● **Exercise aim**
Take the data below and copy exactly the lines starting at the one with "Keep writing the" and finishing at the one with "0.95, (0.1, 0.2))", both included.

● **Dataset content**
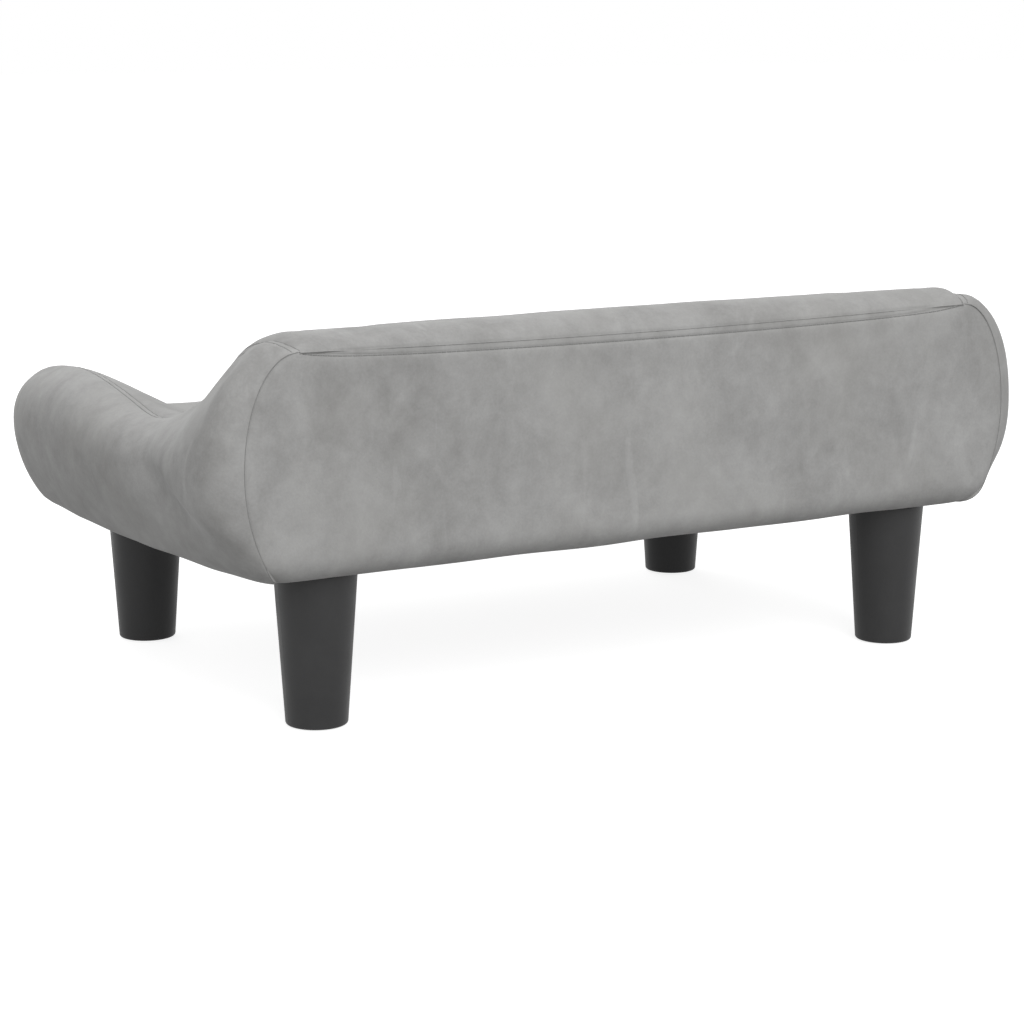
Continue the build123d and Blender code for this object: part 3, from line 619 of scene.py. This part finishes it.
def wing_strip():
    """Strip over the wing's top and down its nose, and the face that lies on the core."""
    rim = row_section(WING_ROWS[-1])
    nose = [[np.interp(-z, -rim[:, 2], rim[:, k]) for k in range(3)] for z in NOSE_HEIGHTS]
    outer = np.concatenate([[row[0] for row in WING_ROWS], nose])
    rows = np.concatenate([outer, STRIP_EDGE, STRIP_CROWN[:, None]], axis=1)
    guide, stops = even_rows(along((outer + STRIP_EDGE) / 2), rows,
                             lambda guide: (guide[:, 0:3] + guide[:, 3:6]) / 2, step=4.2, last=False)
    across = np.linalg.norm(outer - STRIP_EDGE, axis=1).mean()
    share = spaced(across, step=3.4) / across
    edge_a, edge_b, lift = guide[:, 0:3], guide[:, 3:6], guide[:, 6]
    grid = edge_a[:, None] * (1 - share[None, :, None]) + edge_b[:, None] * share[None, :, None]
    out = normals(grid, Z)
    bulge = (np.sin(math.pi * share) * (1 + 0.55 * np.cos(math.pi * share)))[None, :] * lift[:, None]
    from_seam = share[None, :] * across * np.ones((len(stops), 1))
    from_lining = (1 - share[None, :]) * across * np.ones((len(stops), 1))
    from_rear = np.repeat(stops[:, None], len(share), axis=1)
    y = grid[..., 1]
    move = bulge + swell(grid, scale=45.0, depth=0.9, seed=2) * fade(from_seam, over=12)
    move += 0.12 * ripple(grid, from_rear, pitch=12.0, seed=6) * hump(from_seam, width=8.0)
    sewn_in = fade(172.0 - y, over=14.0)
    move -= np.maximum(np.maximum(seam_dip(from_seam, 0.6) * taut(y), seam_dip(from_rear, 0.6)),
                       seam_dip(from_lining, 0.5) * sewn_in)
    grid = grid + out * move[..., None]
    grid[:, -1, 0] = INNER_EDGE
    inner_face = grid - out * 10.0
    inner_face[..., 0] = np.clip(inner_face[..., 0], INNER_EDGE, None)
    inner_face[..., 1] = np.clip(inner_face[..., 1], CORE_NOSE, 214.0)
    return grid, inner_face


panel_skin, panel_back, wing_sewn = wing_panel()
strip_skin, strip_back = wing_strip()
wing_edge = strip_skin[:, -1]
right_side = closed_pad("right_side_panel", panel_skin, panel_back)
left_side = mirrored(right_side, "left_side_panel")
right_strip = closed_pad("right_wing_top", strip_skin, strip_back)
left_strip = mirrored(right_strip, "left_wing_top")


# Rear panel.

# How far to either side the second stitched line runs.
STITCH_END = 276


def rear_side_curve():
    """Half outline of the rear panel as (x, z), from the hem up: the wing's own rear edge."""
    curve = row_section(WING_ROWS[0])[::-1][:, [0, 2]]
    rising = np.concatenate([[True], np.diff(np.maximum.accumulate(curve[:, 1])) > 0.01])
    return curve[rising]


def stitch_height(x):
    """Height of the second stitched line on the rear panel, by x."""
    share = np.clip(np.abs(x) / 274.0, 0, 1)
    return 261.2 + 4.2 * share ** 2 + 3.6 * share ** 10


def rear_grid(side, across):
    """Points of the rear panel. side has half width and height of each row, across runs from -1 to 1."""
    grid = np.zeros((len(side), len(across), 3))
    for row, (x, z) in zip(grid, side):
        level = z - SEAM_SAG * ((z - HEM) / SAG_RISE) ** 2 * (1 - across ** 2)
        drop = np.clip(HEM + HEM_ROUND - level, 0, HEM_ROUND)
        row[:, 0] = across * x
        row[:, 1] = REAR - HEM_ROUND + np.sqrt(HEM_ROUND ** 2 - drop ** 2)
        row[:, 2] = level
    return grid


def rear_panel():
    """Outer skin of the rear panel, the face behind it and its second stitched line."""
    curve = rear_side_curve()
    run = along(curve)[-1]
    stops = np.unique(np.concatenate([spaced(run, step=4.0), np.linspace(run - 46, run - 4, 30)]))
    stops = stops[np.concatenate([[True], np.diff(stops) > 0.35])]
    stops[-1] = run
    side = resample(curve, stops)
    width = 2 * SEAM_END
    across = (spaced(width, step=4.5) / width) * 2 - 1
    grid = rear_grid(side, across)
    x, z = grid[..., 0], grid[..., 2]
    drop = np.clip(HEM + HEM_ROUND - z, 0, HEM_ROUND) / HEM_ROUND
    out = np.stack([np.zeros_like(drop), np.sqrt(1 - drop ** 2), -drop], axis=2)
    to_seam = (SEAM_HEIGHT - SEAM_SAG * (1 - across ** 2))[None, :] - z
    from_seam = np.where(np.abs(x) < SEAM_END, np.clip(to_seam, 0, 60), 60)
    from_side = (1 - np.abs(across))[None, :] * side[:, 0][:, None]
    seam = np.minimum(from_seam, from_side)
    to_stitch = np.where(np.abs(x) < STITCH_END, np.abs(z - stitch_height(x)), 50)
    move = -seam_dip(seam, 1.0) * np.where(from_side < from_seam, 0.45, 1.0)
    move -= 0.6 * hump(to_stitch, width=0.9) + 0.4 * hump(to_stitch, width=3.0)
    move += swell(grid, scale=75.0, depth=1.5, seed=3) * fade(seam, over=25)
    move += 0.12 * ripple(grid, x, pitch=12.5, seed=8) * hump(from_seam, width=9.0) * fade(from_side, over=15)
    move -= 0.9 * (1 - fade(seam, over=14)) ** 2
    skin = grid + out * move[..., None]
    sewn = []
    for column in skin.transpose(1, 0, 2):
        if abs(column[-1, 0]) < STITCH_END:
            height = stitch_height(column[-1, 0])
            sewn.append([np.interp(height, column[:, 2], column[:, k]) for k in range(3)])
    sewn = np.array(sewn) + np.array([0.0, 0.15, 0.0])
    inner = skin.copy()
    inner[..., 1] = CORE_REAR
    inner[..., 0] = skin[..., 0] * 0.94
    inner[..., 2] = np.clip(190 + (skin[..., 2] - 190) * 0.78, 112.0, 252.0)
    return skin, inner, sewn


rear_skin, rear_back, rear_sewn = rear_panel()
rear_cover = closed_pad("rear_panel", rear_skin, rear_back)


# Strip over the back.

# Height of the strip's crest, and of the lip where it comes down on the inner pad.
BACK_CREST = 281.3
LIP = 258.0


def back_section(share):
    """Section of the back's strip from the rear seam over the top to the lip, as y and z."""
    seam = np.array([REAR, SEAM_HEIGHT - SEAM_SAG * (1 - (share * INNER_EDGE / SEAM_END) ** 2)])
    crest = BACK_CREST - 1.0 * share ** 2
    rows = np.array([seam, (REAR - 8.5, seam[1] + (crest - seam[1]) * 0.62), (REAR - 28.0, crest),
                     (REAR - 49.0, crest - 2.6), (REAR - 59.4, crest - 9.5), (REAR - 61.4, LIP)])
    return spline(np.array([0.0, 0.16, 0.42, 0.72, 0.92, 1.0]), rows, np.linspace(0, 1, 90))


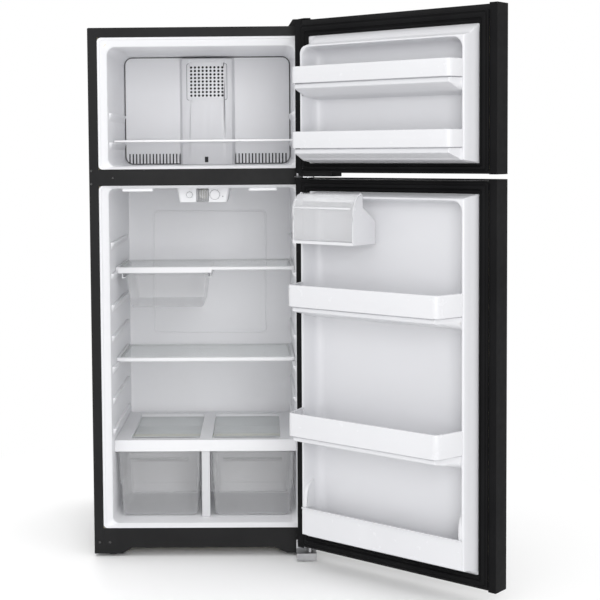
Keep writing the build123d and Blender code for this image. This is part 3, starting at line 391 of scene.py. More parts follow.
FOAM = moulded("rigid_foam", (0.72, 0.64, 0.4), (0.82, 0.75, 0.52), (0.8, 0.95),
               grain=260, relief=0.5)
ROLLER_WHITE = moulded("roller_nylon", (0.66, 0.66, 0.63), (0.75, 0.75, 0.72), (0.35, 0.5),
                       grain=700, relief=0.2)
# Painted shade: near-black laid behind openings and in holes, where only shade falls.
RECESS_SHADE_BLACK = moulded("painted_recess_shade", (0.03, 0.03, 0.032), (0.045, 0.045, 0.048), (0.6, 0.8),
                      grain=800, relief=0.1, shine=0.2)
# Painted shade: a dark strip for the shaded groove round the freezer's back cover.
GROOVE_SHADE_DARK = moulded("painted_groove_shade", (0.07, 0.07, 0.075), (0.1, 0.1, 0.105), (0.5, 0.6),
                      grain=800, relief=0.05)
SHADE_GREY = moulded("shaded_groove", (0.3, 0.305, 0.32), (0.34, 0.345, 0.36), (0.5, 0.6),
                     grain=800, relief=0.05)
CLEAR_BIN = clear("clear_bin_plastic", (0.8, 0.805, 0.825), (0.85, 0.855, 0.875),
                  0.07, 0.6, (0.05, 0.1))
PANE = clear("tempered_pane", (0.78, 0.84, 0.83), (0.84, 0.89, 0.88),
             0.05, 0.5, (0.02, 0.05), grain=40, relief=0.02)
CLEAR_FLAP = clear("clear_flap_plastic", (0.93, 0.935, 0.95), (0.96, 0.965, 0.98),
                   0.1, 0.6, (0.04, 0.09))
LAMP = clear("lamp_glass", (0.9, 0.88, 0.8), (0.96, 0.94, 0.88), 0.55, 0.95, (0.1, 0.2))

# node: (material, edge rounding in millimetres)
LOOKS = {
    "cabinet_shell": (BLACK_PAINT, 0),
    "rear_panel": (BACK_STEEL, 0),
    "base_frame": (ZINC, 0),
    "toe_grille": (BLACK_PAINT, 0.5),
    "mullion_rail": (BLACK_PAINT, 0),
    "cabinet_foam": (FOAM, 0),
    "freezer_liner": (LINER_WHITE, 0),
    "fresh_food_liner": (LINER_WHITE, 0),
    "compressor_cover": (BACK_STEEL, 0),
    "cord_gland": (RUBBER, 0.6),
    "evaporator_cover": (LINER_WHITE, 0.5),
    "evaporator_coil": (ALUMINIUM, 0),
    "evaporator_fan_motor": (ZINC, 1),
    "evaporator_fan_blade": (BLACK_PLASTIC, 0),
    "freezer_shelf": (COATED_WIRE, 0),
    "control_housing": (TRIM_WHITE, 0.6),
    "light_lens": (CLEAR_BIN, 0),
    "light_bulb": (LAMP, 0),
    "light_switch": (TRIM_WHITE, 0),
    "freezer_dial": (TRIM_WHITE, 0.3),
    "temperature_knob": (TRIM_WHITE, 0.4),
    "upper_shelf_frame": (TRIM_WHITE, 0.8),
    "lower_shelf_frame": (TRIM_WHITE, 0.8),
    "glass_panes": (PANE, 0.5),
    "meat_pan": (CLEAR_BIN, 0),
    "crisper_cover_frame": (TRIM_WHITE, 0.8),
    "crisper_support": (SUPPORT_WHITE, 0.8),
    "crisper_left": (CLEAR_BIN, 0),
    "crisper_right": (CLEAR_BIN, 0),
    "top_hinge": (BLACK_PAINT, 0.4),
    "top_hinge_cover": (BLACK_PLASTIC, 1),
    "middle_hinge": (ZINC, 0.5),
    "bottom_hinge": (ZINC, 0.5),
    "hinge_screws": (ZINC, 0.5),
    "leveling_leg_left": (BLACK_PLASTIC, 0.8),
    "leveling_leg_right": (BLACK_PLASTIC, 0.8),
    "rear_roller_left": (ROLLER_WHITE, 0),
    "rear_roller_right": (ROLLER_WHITE, 0),
    "compressor": (BLACK_ENAMEL, 0),
    "condenser_coil": (BLACK_ENAMEL, 0),
    "condenser_fan_motor": (ZINC, 1),
    "condenser_fan_blade": (BLACK_PLASTIC, 0),
    "drain_pan": (BLACK_PLASTIC, 0.8),
    "freezer_door_skin": (DOOR_BLACK, 0),
    "freezer_door_caps": (BLACK_PLASTIC, 0.4),
    "freezer_door_foam": (FOAM, 0),
    "freezer_door_liner": (DOOR_WHITE_SHADED, 0),
    "freezer_door_gasket": (RUBBER, 0),
    "freezer_door_retainers": (TRIM_WHITE, 0),
    "freezer_door_handle": (BLACK_PLASTIC, 1.5),
    "fridge_door_skin": (DOOR_BLACK, 0),
    "fridge_door_caps": (BLACK_PLASTIC, 0.4),
    "fridge_door_foam": (FOAM, 0),
    "fridge_door_liner": (DOOR_WHITE_SHADED, 0),
    "fridge_door_gasket": (RUBBER, 0),
    "fridge_door_retainers": (TRIM_WHITE, 0),
    "fridge_bottom_retainer": (BAND_WHITE_SHADED, 0.8),
    "fridge_door_handle": (BLACK_PLASTIC, 1.5),
    "dairy_housing": (BAND_WHITE_SHADED, 0.6),
    "dairy_cover": (CLEAR_FLAP, 0.5),
}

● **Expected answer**
Keep writing the build123d and Blender code for this image. This is part 3, starting at line 391 of scene.py. More parts follow.
FOAM = moulded("rigid_foam", (0.72, 0.64, 0.4), (0.82, 0.75, 0.52), (0.8, 0.95),
               grain=260, relief=0.5)
ROLLER_WHITE = moulded("roller_nylon", (0.66, 0.66, 0.63), (0.75, 0.75, 0.72), (0.35, 0.5),
                       grain=700, relief=0.2)
# Painted shade: near-black laid behind openings and in holes, where only shade falls.
RECESS_SHADE_BLACK = moulded("painted_recess_shade", (0.03, 0.03, 0.032), (0.045, 0.045, 0.048), (0.6, 0.8),
                      grain=800, relief=0.1, shine=0.2)
# Painted shade: a dark strip for the shaded groove round the freezer's back cover.
GROOVE_SHADE_DARK = moulded("painted_groove_shade", (0.07, 0.07, 0.075), (0.1, 0.1, 0.105), (0.5, 0.6),
                      grain=800, relief=0.05)
SHADE_GREY = moulded("shaded_groove", (0.3, 0.305, 0.32), (0.34, 0.345, 0.36), (0.5, 0.6),
                     grain=800, relief=0.05)
CLEAR_BIN = clear("clear_bin_plastic", (0.8, 0.805, 0.825), (0.85, 0.855, 0.875),
                  0.07, 0.6, (0.05, 0.1))
PANE = clear("tempered_pane", (0.78, 0.84, 0.83), (0.84, 0.89, 0.88),
             0.05, 0.5, (0.02, 0.05), grain=40, relief=0.02)
CLEAR_FLAP = clear("clear_flap_plastic", (0.93, 0.935, 0.95), (0.96, 0.965, 0.98),
                   0.1, 0.6, (0.04, 0.09))
LAMP = clear("lamp_glass", (0.9, 0.88, 0.8), (0.96, 0.94, 0.88), 0.55, 0.95, (0.1, 0.2))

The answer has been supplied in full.